* start *

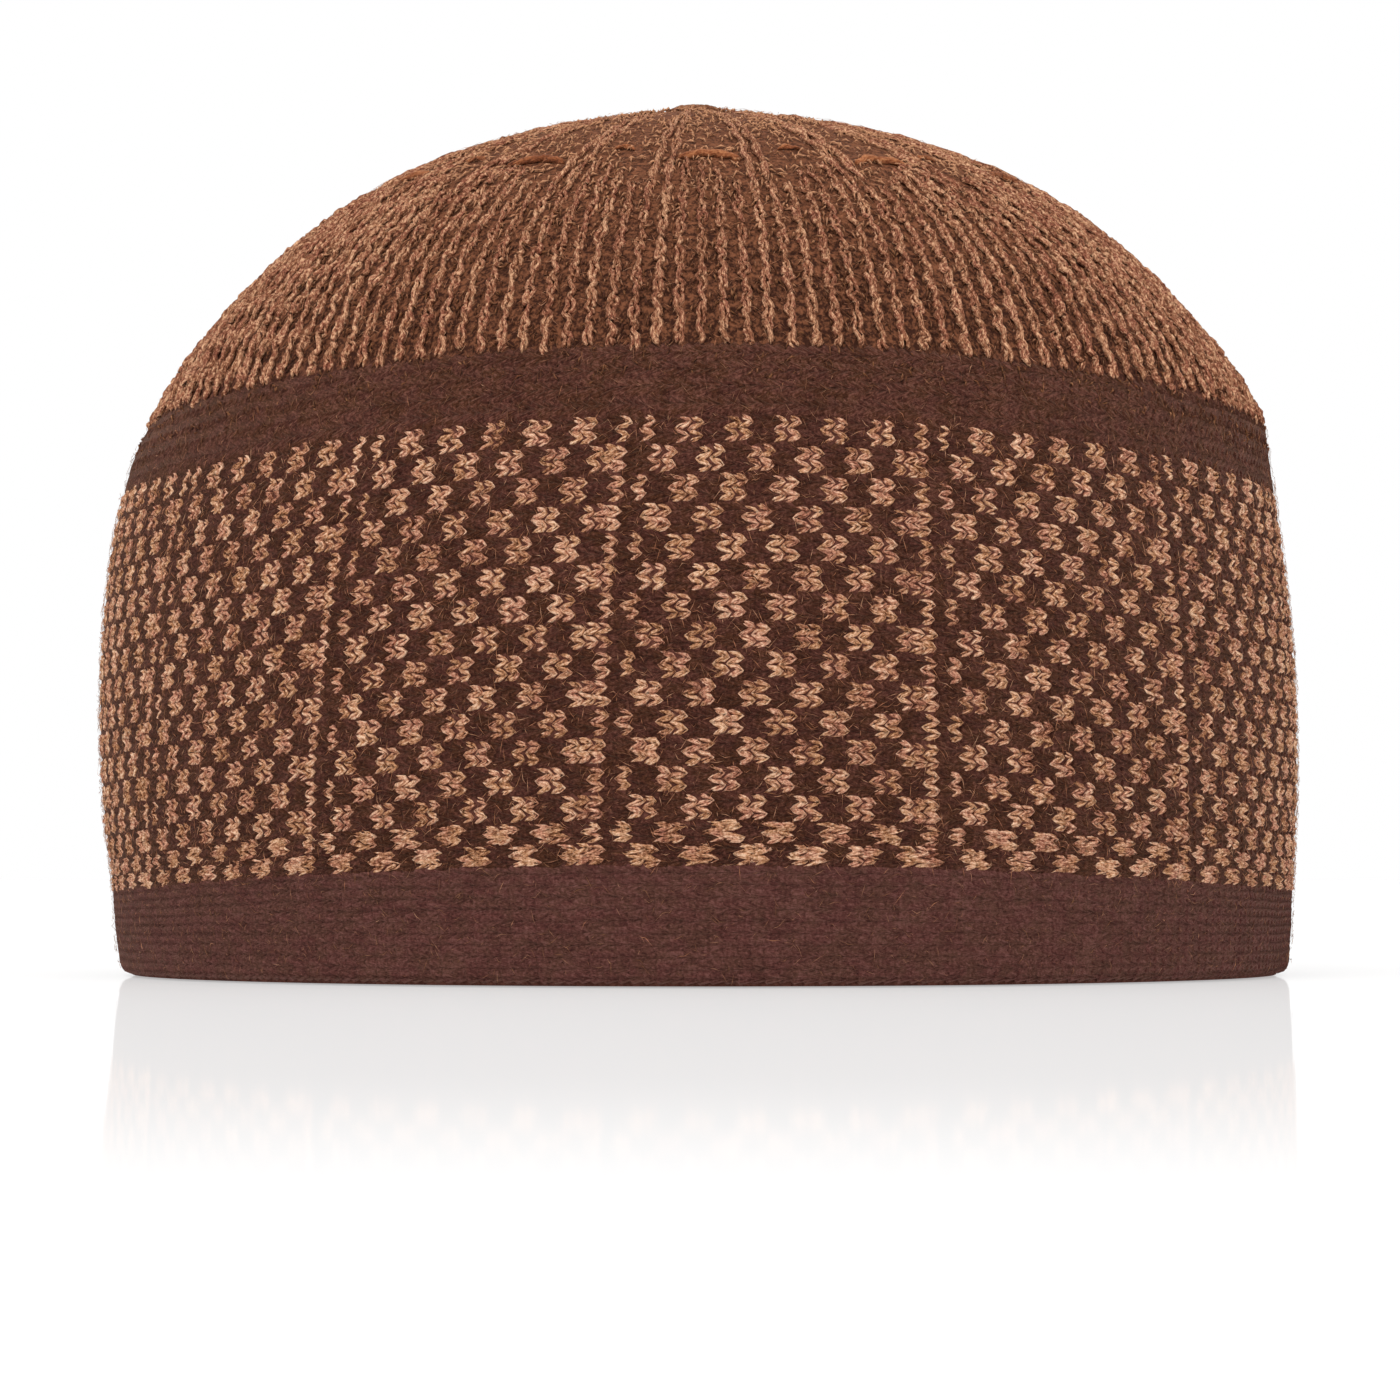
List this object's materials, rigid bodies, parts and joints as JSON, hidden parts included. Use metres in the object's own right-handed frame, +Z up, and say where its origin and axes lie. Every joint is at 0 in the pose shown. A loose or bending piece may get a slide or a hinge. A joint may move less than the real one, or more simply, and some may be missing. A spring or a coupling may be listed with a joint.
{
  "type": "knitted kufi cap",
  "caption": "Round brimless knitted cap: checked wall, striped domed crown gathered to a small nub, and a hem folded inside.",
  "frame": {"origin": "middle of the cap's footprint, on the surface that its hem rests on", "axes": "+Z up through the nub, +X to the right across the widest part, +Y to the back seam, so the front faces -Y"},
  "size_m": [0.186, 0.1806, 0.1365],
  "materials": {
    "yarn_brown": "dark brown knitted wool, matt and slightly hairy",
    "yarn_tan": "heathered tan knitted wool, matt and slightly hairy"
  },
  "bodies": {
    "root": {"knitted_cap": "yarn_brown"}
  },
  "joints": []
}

* end *

▸ Instructions for the task
Extract all of the data above without altering anything.

▸ Exercise output
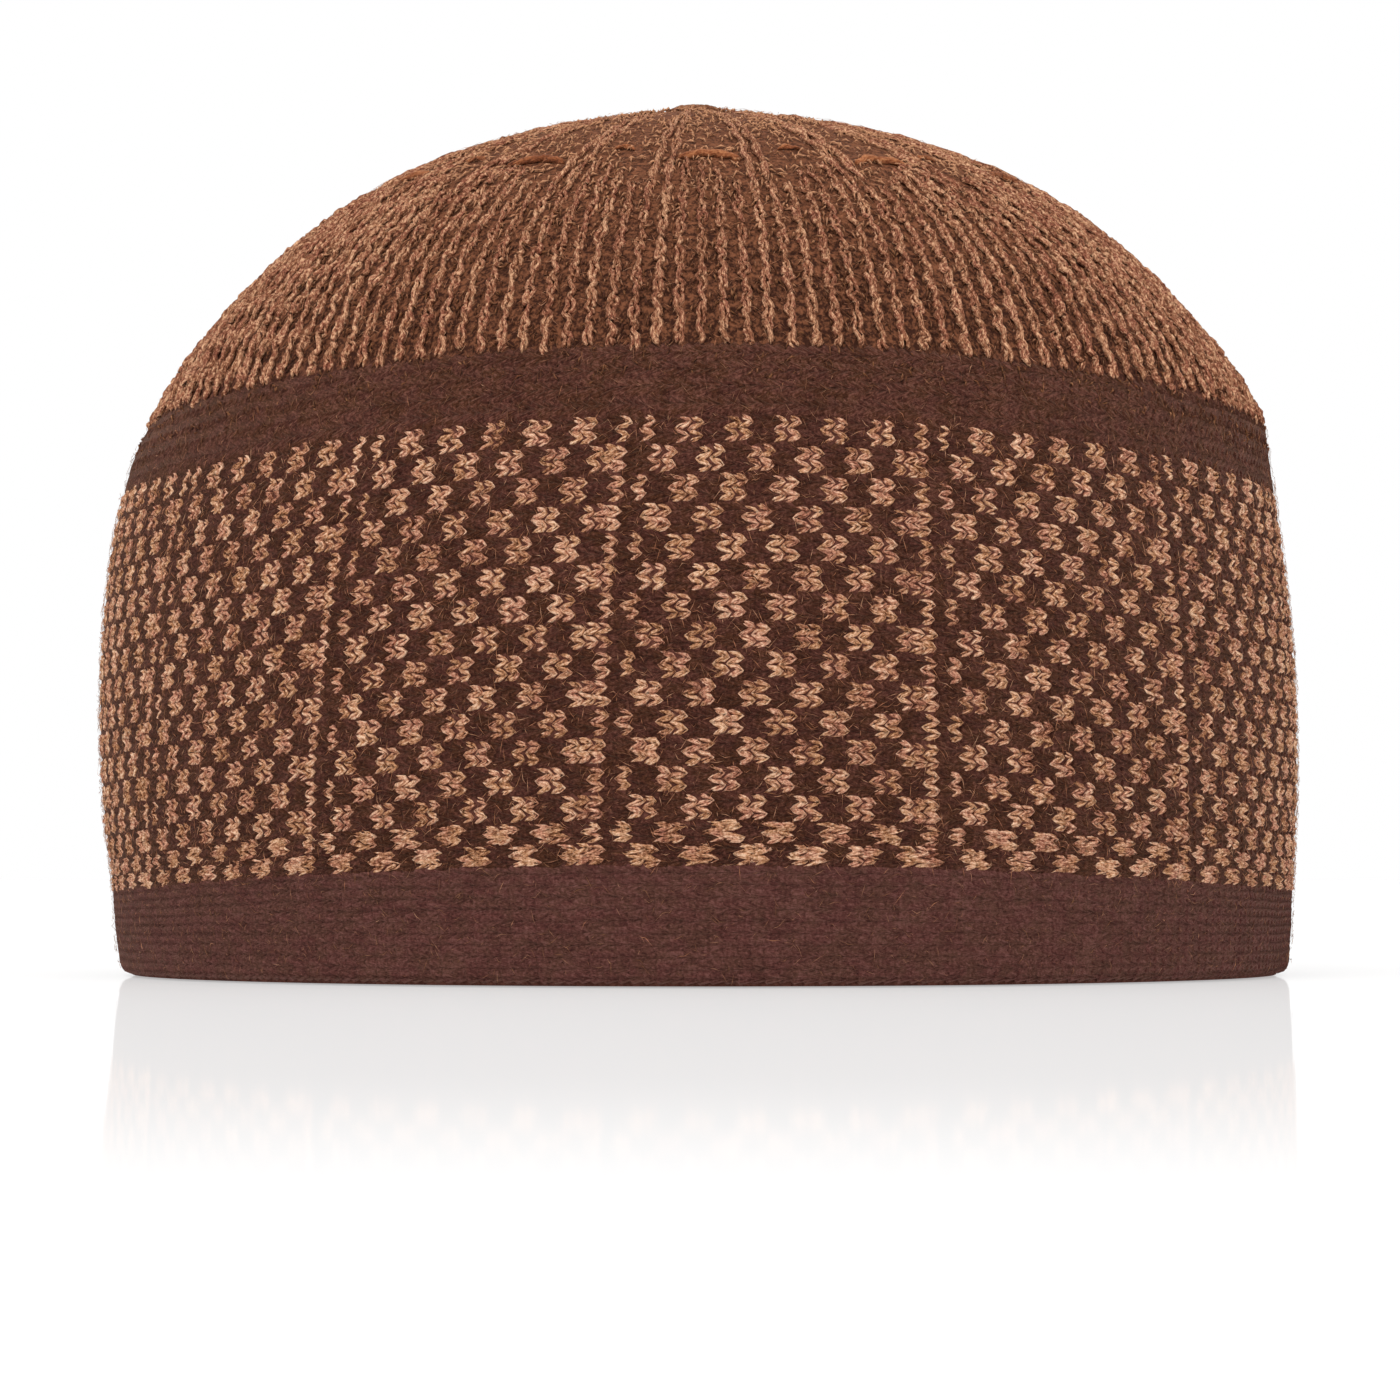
List this object's materials, rigid bodies, parts and joints as JSON, hidden parts included. Use metres in the object's own right-handed frame, +Z up, and say where its origin and axes lie. Every joint is at 0 in the pose shown. A loose or bending piece may get a slide or a hinge. A joint may move less than the real one, or more simply, and some may be missing. A spring or a coupling may be listed with a joint.
{
  "type": "knitted kufi cap",
  "caption": "Round brimless knitted cap: checked wall, striped domed crown gathered to a small nub, and a hem folded inside.",
  "frame": {"origin": "middle of the cap's footprint, on the surface that its hem rests on", "axes": "+Z up through the nub, +X to the right across the widest part, +Y to the back seam, so the front faces -Y"},
  "size_m": [0.186, 0.1806, 0.1365],
  "materials": {
    "yarn_brown": "dark brown knitted wool, matt and slightly hairy",
    "yarn_tan": "heathered tan knitted wool, matt and slightly hairy"
  },
  "bodies": {
    "root": {"knitted_cap": "yarn_brown"}
  },
  "joints": []
}